Defeated, I tossed my cigarette and wandered back inside. I was going to bitch, and someone was going to hear me.
“I hope you know,” I said to my boss and I sauntered into his office, “that I’m not mad at you for this little raise.” As if it would matter if I were mad at him. “I just don’t understand how they expect to keep employees.” He was packing his briefcase and getting ready to leave. I could feel his disinterest. “And I know you don’t want to hear this again,” I continued. He hears the same string of complaints from me all the time. I don’t make enough money. They’re gonna put me in the poor house. I may have to start living in a cardboard box. If I start losing weight, it’s because I can no longer afford food. I’m sure he gets sick of them. “…but I just really feel like it’s unfair. I don’t live an extravagant lifestyle…But I shouldn’t have to sit at home every night because my employer doesn’t think I’m worth a decent salary. AND, I’ve been here four years. I wanted to stay until my five years guarantees that I’m vested, but at this rate, I’ll be so in debt that the 401(k) I’ll be vested in will have to get me out of bankruptcy.”

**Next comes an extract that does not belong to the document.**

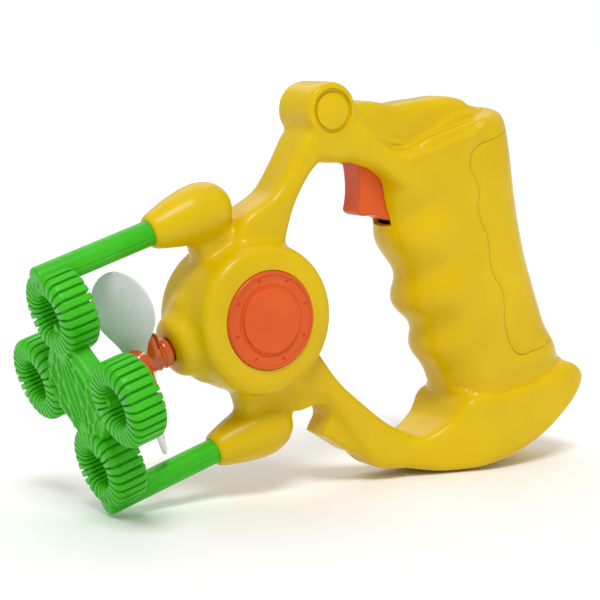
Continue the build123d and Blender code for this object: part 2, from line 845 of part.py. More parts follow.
pieces = {
    "left_shell": left_shell, "right_shell": right_shell, "battery_door": battery_door,
    "left_hub_cap": left_hub_cap, "right_hub_cap": right_hub_cap, "motor_can": motor_can,
    "motor_end_cap": motor_end_cap, "motor_terminals": motor_terminals,
    "motor_magnets": motor_magnets, "motor_rotor": motor_rotor, "motor_shaft": motor_shaft,
    "fan_hub": fan_hub, "fan_blade_1": fan_blade_1, "fan_blade_2": fan_blade_2, "trigger": trigger,
    "trigger_pin": trigger_pin, "trigger_spring": trigger_spring, "switch_leaves": switch_leaves,
    "switch_base": switch_base, "battery_tray": battery_tray, "door_screw": door_screw,
    "battery_cell_1": battery_cell_1, "battery_cell_2": battery_cell_2,
    "battery_contacts": battery_contacts, "battery_springs": battery_springs, "red_lead": red_lead,
    "black_lead": black_lead, "blue_lead": blue_lead, "wand_rod_top": wand_rod_top,
    "wand_rod_bottom": wand_rod_bottom, "wand_ring_top": wand_ring_top,
    "wand_ring_bottom": wand_ring_bottom, "wand_ring_near": wand_ring_near,
    "wand_ring_far": wand_ring_far, "wand_web": wand_web, "case_screws": case_screws,
}
turn = Rot(0, -stance(), 0)
turned = {name: turn * piece.part for name, piece in pieces.items()}
boxes = [piece.bounding_box() for piece in turned.values()]
middle_x = (min(box.min.X for box in boxes) + max(box.max.X for box in boxes)) / 2
place = Pos(-middle_x, 0, -min(box.min.Z for box in boxes))
print("stance", stance(), "moved by", place.position)

os.makedirs("parts", exist_ok=True)
for name, piece in turned.items():
    finished = place * piece
    finished.label = name
    export_step(finished, "parts/" + name + ".step")
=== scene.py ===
"""Looks of a hand-held bubble blower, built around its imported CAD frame.

Pieces are modelled in the toy's own frame, in millimetres: the fan's axis runs along X through the
origin, the rings point to -X, the grip is at +X and the left shell is at -Y. Each finished mesh is
then turned and moved to where the toy stands, in metres.
"""
import json
import logging
import math
from dataclasses import dataclass, field
from enum import Enum
from typing import Callable, Iterable, Optional, Sequence

import bmesh
import bpy
import numpy as np
from mathutils import Matrix, Vector


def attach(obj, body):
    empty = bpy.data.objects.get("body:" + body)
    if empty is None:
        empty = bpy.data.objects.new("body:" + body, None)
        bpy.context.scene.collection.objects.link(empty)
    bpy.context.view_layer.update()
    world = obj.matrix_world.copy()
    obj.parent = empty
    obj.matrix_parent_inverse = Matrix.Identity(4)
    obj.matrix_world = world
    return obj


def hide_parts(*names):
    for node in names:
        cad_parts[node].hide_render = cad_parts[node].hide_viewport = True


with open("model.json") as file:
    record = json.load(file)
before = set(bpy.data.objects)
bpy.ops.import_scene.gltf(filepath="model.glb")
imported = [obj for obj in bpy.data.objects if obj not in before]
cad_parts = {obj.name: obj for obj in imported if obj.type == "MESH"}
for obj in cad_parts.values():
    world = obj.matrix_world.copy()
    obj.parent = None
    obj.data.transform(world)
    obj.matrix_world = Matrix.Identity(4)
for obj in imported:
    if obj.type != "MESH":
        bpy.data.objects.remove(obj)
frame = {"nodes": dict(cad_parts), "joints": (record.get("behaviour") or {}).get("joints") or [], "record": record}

logging.basicConfig(level=logging.INFO, format="%(message)s")
log = logging.getLogger("bubble_blower")

MM = 0.001
CAD_SLIVER = 0.01
Station = tuple[float, float, float, float, float]
Point = tuple[float, float, float]
Flat = tuple[float, float]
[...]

He nodded as he clasped his briefcase shut. “I know, Laurie. I get pissed off every December when I get my raise,” his tone implied that he felt drained, weary. Helpless. “The cost of living here is higher than they understand. And there’s a reason they have such a high turnover rate of employees. And there’s a reason they can’t hire anyone. But, what are you gonna do?” He stood up, clicked off his monitor, shrugged his suit-clad shoulders.
He didn’t abet me the way I would’ve liked. A proper bitch session would’ve included some sympathy, some pity. Some commiserating. I walked out of his office, unsatisfied.
He said goodnight, that he would see me tomorrow, and he left the building.
And now I need to bitch about my raise, and the fact that I had no one to bitch to. I have dinner plans with Nancy and Alex tonight. They better have their listening ears on.